I understand the heuristic -- "Use indices only when the benefit merits the cost". I'm looking to quantify the cost in order to confirm the benefit.
‎03-15-2022 06:15 AM
Sorry, I got hung up on the cypher you provided.
How much overhead and where that overhead is seen depends on a lot of factors. I can say that additional indexes will cause slower updates and a lot of indexes will slow down the optimizer some because it is scanning all those indexes to determine if one will work better than another. Because there are so many factors to consider, the only way to really know how much additional overhead will be caused is to experiment and see if the end result is still within your requirements for performance.
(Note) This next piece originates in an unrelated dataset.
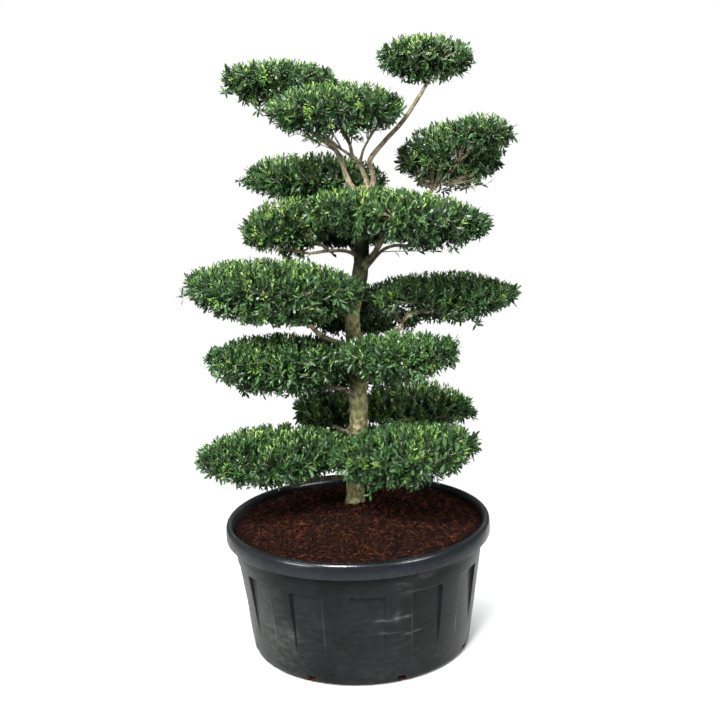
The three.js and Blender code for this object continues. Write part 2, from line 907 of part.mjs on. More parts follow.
// A straight three-sided twig.
function twigSolid(from, to, root, tip) {
  return solid(tube([from, to], 3, (share) => THREE.MathUtils.lerp(root, tip, share)));
}

// The stem from the bough's tip, spokes from the hub, and a fork on each.
function twigSolids(mass) {
  const bough = boughs.get(`bough_${mass.name}`);
  const tipRadius = bough.radius(1);
  const twigs = [twigSolid(bough.path[bough.path.length - 1], mass.hub, tipRadius, SPOKE_RADIUS)];
  const turn = 2 * Math.PI * mass.random();
  for (let i = 0; i < SPOKES; i += 1) {
    const angle = turn + ((i + SPOKE_SWAY * mass.random()) * 2 * Math.PI) / SPOKES;
    const end = pointIn(mass, angle, SPOKE_REACH, 0);
    const fork = mass.hub.clone().lerp(end, FORK_SHARE);
    const side = i % 2 ? FORK_ANGLE : -FORK_ANGLE;
    const forkEnd = pointIn(mass, angle + side, SPOKE_REACH, 0);
    const inSpace = (point) => ownSpace(mass, point, LEAF_MARGIN) && clearOfWood(point);
    if (inSpace(end)) twigs.push(twigSolid(mass.hub, end, SPOKE_RADIUS, SPOKE_RADIUS / 2));
    if (inSpace(end) && inSpace(forkEnd)) {
      twigs.push(twigSolid(fork, forkEnd, SPOKE_RADIUS * FORK_THINNING, SPOKE_RADIUS / 2));
    }
  }
  return twigs;
}

// A spray of leaves as one pointed blade of eight faces, from its root to its tip.
function sprayPoints(root, tip) {
  const along = tip.clone().sub(root);
  const length = along.length();
  const across = along.clone().cross(UP).normalize();
  const through = across.clone().cross(along).normalize();
  const waist = root.clone().lerp(tip, SPRAY_WAIST);
  const halfWidth = (SPRAY_WIDTH * length) / 2;
  const halfThickness = (SPRAY_THICKNESS * length) / 2;
  return {
    root,
    tip,
    waist: [
      waist.clone().addScaledVector(across, halfWidth),
      waist.clone().addScaledVector(through, halfThickness),
      waist.clone().addScaledVector(across, -halfWidth),
      waist.clone().addScaledVector(through, -halfThickness),
    ],
  };
}

function spraySolid({ root, tip, waist }) {
  const geometry = new THREE.BufferGeometry().setFromPoints([root, tip, ...waist]);
  geometry.setIndex(
    waist.flatMap((_, i) => {
      const here = 2 + i;
      const next = 2 + ((i + 1) % waist.length);
      return [0, next, here, 1, here, next];
    }),
  );
  return solid(geometry);
}

// Where the sprays' tips stand on the mass's surface: round the rim, over the top and underneath.
function sprayTips(mass) {
  const area = Math.PI * mass.half[0] * mass.half[1];
  const count = Math.round(area * SPRAYS_PER_AREA);
  const rim = 2 * Math.round((count * RIM_SHARE) / 2); // even, so that both ends get one
  const top = Math.round(count * TOP_SHARE);
  const under = count - rim - top;
  const turn = 2 * Math.PI * mass.random();
  const spread = (amount, side, widest) =>
    Array.from({ length: amount }, (_, i) => ({
      angle: turn + i * GOLDEN_ANGLE,
      r: widest * Math.sqrt((i + 0.5) / amount),
      side,
    }));
  const ring = Array.from({ length: rim }, (_, i) => ({
    angle: (2 * Math.PI * i) / rim,
    r: 1,
    side: 0,
  }));
  return [...ring, ...spread(top, 1, TOP_SPREAD), ...spread(under, -1, UNDER_SPREAD)];
}

// A spray leans outward and up from the rim and the top, and outward and down underneath.
function sprayOf(mass, { angle, r, side }) {
  const tip = pointIn(mass, angle, r, side);
  const outward = vector(mass.half[0] * Math.cos(angle), mass.half[1] * Math.sin(angle), 0).normalize();
  const lift = side === 0 ? RIM_LIFT : side * (MIDDLE_LIFT - LIFT_LOSS * r);
  const sway = azimuth(360 * mass.random()).multiplyScalar(SPRAY_SWAY);
  const lean = outward.addScaledVector(UP, lift).add(sway).normalize();
  const share = SPRAY_LENGTH_LEAST + SPRAY_LENGTH_SPREAD * mass.random();
  const length = (SPRAY_LENGTH + SPRAY_GROWTH * mass.half[0]) * share;
  const root = tip.clone().addScaledVector(lean, -length);
  for (let step = 0; step < ROOT_STEPS && measure(mass, root) > ROOT_DEPTH; step += 1) {
    root.lerp(mass.centre, ROOT_STEP);
  }
  return sprayPoints(root, tip);
}

function makeMass(mass) {
  const core = coreSolid(mass);
  const twigs = twigSolids(mass);
  const sprays = sprayTips(mass)
    .map((place) => sprayOf(mass, place))
    .filter(({ root, tip, waist }) =>
      [root, tip, ...waist].every((point) => ownSpace(mass, point, LEAF_MARGIN) && clearOfWood(point)),
    )
    .map(spraySolid);
  const nearby = [trunkClearance, ...boughClearances.values()];
  return largest(cutBy(joined([core, ...twigs, ...sprays]), nearby));
}

// The plant

function material(colour, roughness) {
  return new THREE.MeshStandardMaterial({ color: colour, roughness, metalness: 0, flatShading: true });
}

function piece(name, body, surface) {
  const mesh = new THREE.Mesh(geometryOf(body), surface);
  mesh.name = name;
  return mesh;
}

const plant = new THREE.Group();
plant.add(piece("tub", makeTub(), material(COLOURS.tub, 0.5)));
plant.add(piece("soil", makeSoil(), material(COLOURS.soil, 0.95)));
plant.add(piece("trunk", trunkSolid(0), material(COLOURS.bark, 0.85)));
for (const name of boughs.keys()) {
  plant.add(piece(name, makeBough(name), material(COLOURS.bark, 0.85)));
}
for (const mass of masses) {
  plant.add(piece(`mass_${mass.name}`, makeMass(mass), material(COLOURS.foliage, 0.6)));
}

export default plant;
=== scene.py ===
"""Looks of a Japanese holly grown as a cloud tree in a nursery tub.

The tub, the soil, the bark, the twigs and the leaves are surfaces worked out with numpy
and stand where the frame's solids stand. The limbs and the masses of foliage follow the
same named sizes and the same growing rule as the solids, carried on to single leaves.
The named sizes are in millimetres, and every mesh is in metres: the origin is the middle
of the tub's underside, +X to the right, +Y to the back, +Z up.
"""

import json
import math

import bpy
import numpy as np
from bpy.props import FloatProperty, FloatVectorProperty, IntProperty, PointerProperty
from mathutils import Matrix, Vector

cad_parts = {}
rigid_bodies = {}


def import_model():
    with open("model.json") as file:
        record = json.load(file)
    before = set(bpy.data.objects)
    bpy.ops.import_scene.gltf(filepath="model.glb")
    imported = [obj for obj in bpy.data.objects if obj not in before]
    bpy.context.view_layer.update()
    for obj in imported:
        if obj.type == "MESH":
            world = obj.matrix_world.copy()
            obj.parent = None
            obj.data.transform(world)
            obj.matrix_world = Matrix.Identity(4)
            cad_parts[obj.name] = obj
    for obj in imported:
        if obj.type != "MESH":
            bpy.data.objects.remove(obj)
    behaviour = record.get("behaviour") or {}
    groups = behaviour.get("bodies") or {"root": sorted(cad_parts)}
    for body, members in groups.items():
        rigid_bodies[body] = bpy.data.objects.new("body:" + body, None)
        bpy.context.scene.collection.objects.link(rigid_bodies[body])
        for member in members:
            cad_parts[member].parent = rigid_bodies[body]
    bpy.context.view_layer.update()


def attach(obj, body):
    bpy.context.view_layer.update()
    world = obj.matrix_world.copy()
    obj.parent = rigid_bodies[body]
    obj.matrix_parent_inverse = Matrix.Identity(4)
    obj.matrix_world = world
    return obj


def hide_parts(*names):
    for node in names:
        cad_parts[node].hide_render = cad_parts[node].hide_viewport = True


bl_info = {
    "name": "Cloud-pruned Japanese Holly",
    "version": (1, 0, 0),
    "blender": (4, 5, 0),
    "location": "View3D > Sidebar > Holly",
    "description": "Builds the looks of a potted cloud tree: tub, soil, bark, twigs and leaves",
    "category": "Add Mesh",
}

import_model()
BODY = "root"
MM = 0.001
TURN = 2 * math.pi
UP = np.array([0.0, 0.0, 1.0])
GOLDEN_ANGLE = math.pi * (3 - math.sqrt(5))

# Tub, in millimetres and in degrees from the front (-Y) towards +X
TUB_HEIGHT = 479
FOOT_RADIUS = 391
FOOT_CORNER = 20
WALL_LOW_RADIUS = 411
WALL_TOP_RADIUS = 467
WALL_THICKNESS = 7
FLOOR_THICKNESS = 9
LIP_HEIGHT = 55
LIP_RADIUS = 492
LIP_SKIRT = 6
LIP_THROAT_RADIUS = 467
LIP_HOLLOW_TOP = 26
PANEL_COUNT = 13
PANEL_PHASE = 3.4
PANEL_HALF_ANGLE = 6.8
PANEL_BEVEL_ANGLE = 1.3
PANEL_TOP = 338
PANEL_TOP_BEVEL = 9
PANEL_FOOT = 105
PANEL_DEPTH = 15
DRAIN_COUNT = 8
DRAIN_PHASE = 19.4
DRAIN_WIDTH = 32
DRAIN_HEIGHT = 20
DRAIN_SILL = 7
DRAIN_DEPTH = 24
DRAIN_HALF_ANGLE = math.degrees(DRAIN_WIDTH / 2 / WALL_LOW_RADIUS)
WALL_RINGS = ((392, 1.2, 4), (214, 0.7, 3))  # round the wall: height, depth, half height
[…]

Another modeling option that would not require so many indexes may work better. I have had similar instances where I have a sparse set of data and I use a model that is (:PropertyType)<-[:REPRESENTS]-(:PropertyValue)<-[:HAS]-(:Analyzer). The PropertyValue label has one property, "value", and I can index that property. This does require a more sophisticated cypher if you want multiple properties on the same return row.
I'm not sure I really answered your question. I have a coffee cup on my desk that says, "It Depends ..." and this is one of those situations.
‎03-15-2022 06:45 AM
I appreciate your attention.
I started with cypher very similar to yours (a labeled node for each property value).
I moved away from it because of increasing read performance issues -- as you observe, it requires pulling one node for each property in a scenario where multiple properties are defined. My experience was that the resulting read query was slower as well as more sophisticated :).
I guess I'll try it and see what happens.